B $0.406$ at $B=100$; $\to 0$ as $B \to \infty$.
C $0.010$ at $B=100$; $\to 0$ as $B \to \infty$.
D $0.604$ at $B=100$; $\to 0.6$ as $B \to \infty$.

Show answer

Correct answer: A

$0.4 \cdot 1 + (1 - 0.4)\cdot 1 / 100 = 0.4 + 0.006 = 0.406$. As $B \to \infty$, the second term vanishes and the variance approaches the floor $\rho\sigma^2 = 0.4$. This is the very reason RF decorrelates trees via mtry — to push $\rho$ (and hence the floor) down.

B applies the formula at finite $B$ correctly but then forgets the floor at infinity, claiming variance goes to zero (the IID reasoning, which doesn't apply when bootstrap samples share data). C uses $\sigma^2/B$ alone (the IID variance, $0.01$), missing the $\rho\sigma^2$ contribution entirely. D inverts the role of $\rho$: it computes $(1-\rho) + \rho/B = 0.604$ at $B=100$ and converges to $1 - \rho = 0.6$ — wrong direction.

Atoms: bagging, random-forest.

Question 20 5 points Exam 2023

Mark each statement about variable-importance plots from a tree ensemble as true or false.

a) Impurity-based importance for each predictor sums the decrease in Gini (or RSS) across all splits using that predictor, averaged over trees. True False
b) Permutation-based importance shuffles the values of one predictor across the OOB sample and measures the resulting drop in performance. True False
c) Variable-importance plots tell you the sign of each predictor's effect (positively or negatively associated with the response). True False
d) Variable importance is best used as a variable-selection device: drop the bottom predictors and refit the model. True False

Show answer

True — that is the impurity-based ("MeanDecreaseGini" / RSS-based) definition. The 2023 exam key: "which three variables are most important to predict default, according to an importance measure based on node purity?"
True — permutation importance permutes predictor $j$ on OOB observations and measures the drop in MSE / accuracy. The prof prefers it: "I would generally go with randomization one because it makes more sense."
False — importance only ranks predictors by how much they matter; it doesn't say in which direction they push the response. For direction-of-effect, use partial dependence plots (m09).
False — importance is for interpretation, not selection. Rankings are conditional on the fitted model; dropping low-importance predictors and refitting can break interactions and is a common mistake.

Atoms: variable-importance, out-of-bag-error.

Question 21 4 points

A teammate fits a random forest on a mix of continuous and many-level categorical predictors and asks whether to read off variable importance from MeanDecreaseGini or MeanDecreaseAccuracy. Which is the textbook reason to prefer the permutation-based version (MeanDecreaseAccuracy) here?
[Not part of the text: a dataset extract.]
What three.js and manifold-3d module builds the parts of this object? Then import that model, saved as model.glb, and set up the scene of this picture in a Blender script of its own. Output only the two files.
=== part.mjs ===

A Permutation importance needs fewer trees to converge, so its rankings are more reliable on small ensembles fitted with a low value of $B$.
B MeanDecreaseAccuracy is the only valid importance measure for classification trees, since Gini-based importance applies to regression problems only.
C Permutation importance is computed on the in-bag training data, which is more representative of the model's typical inputs at deployment time.
D Impurity-based importance is biased toward predictors with many possible split points, inflating their apparent importance.

Show answer

Correct answer: D

Many-level / continuous predictors get more chances to reduce impurity by chance, so impurity-based ranks them artificially high. Permutation importance directly tests whether knowing the predictor's value helps prediction on held-out data, so it sidesteps this bias. The prof on his preference: "I would generally go with randomization one because it makes more sense."

A invents an unrelated efficiency claim. B wrongly excludes Gini-based importance, which is also valid (the 2023 exam key explicitly asked about it). C inverts the OOB construction: permutation importance uses OOB observations, not in-bag, exactly so the corruption test is honest.

Atoms: variable-importance. Lecture: L19-boosting-1.

Question 22 4 points

Mark each statement as true or false.

a) Tree-based methods are scale-invariant, so standardising the predictors before fitting is unnecessary. True False
b) On the Boston Housing benchmark, the prof's worked example shows test MSE ranking $\text{(single tree)} > \text{(bagging)} > \text{(random forest)}$ — RF wins, with bagging in between. True False
c) For a regression tree benchmark in Compulsory Exercise 2 you would prune by cross-validating against AIC, since AIC is the standard tree-pruning criterion. True False
d) On a brain-injury-style classification dataset where one predictor dominates, plain bagging often delivers little improvement over a single classification tree, while RF still helps. True False

Show answer

True — splits depend only on the relative ordering of values along each axis, so monotone rescaling can't change the tree. The Specials atom on standardisation flags trees as the canonical "doesn't need it" example, in contrast to ridge / lasso / PCA / k-means / KNN / NNs.
True — the slide-deck Boston example: single tree test MSE $\approx 35$, bagging $\approx 23.7$, RF with $m = p/3 \approx 18.9$. The expected ordering, and a canonical scenario answer.
False — tree pruning is selected by $K$-fold CV on held-out data, not by AIC. AIC mechanics are explicitly out of scope per the prof; the textbook tool is cv.tree.
True — when one predictor is dominant, every bootstrap tree picks it for the root split, so $\rho$ stays high and the bagging variance floor dominates. RF breaks the dominance by withholding the strong predictor at random splits, so trees actually decorrelate and the ensemble improves.

Atoms: standardization, random-forest, bagging, cost-complexity-pruning.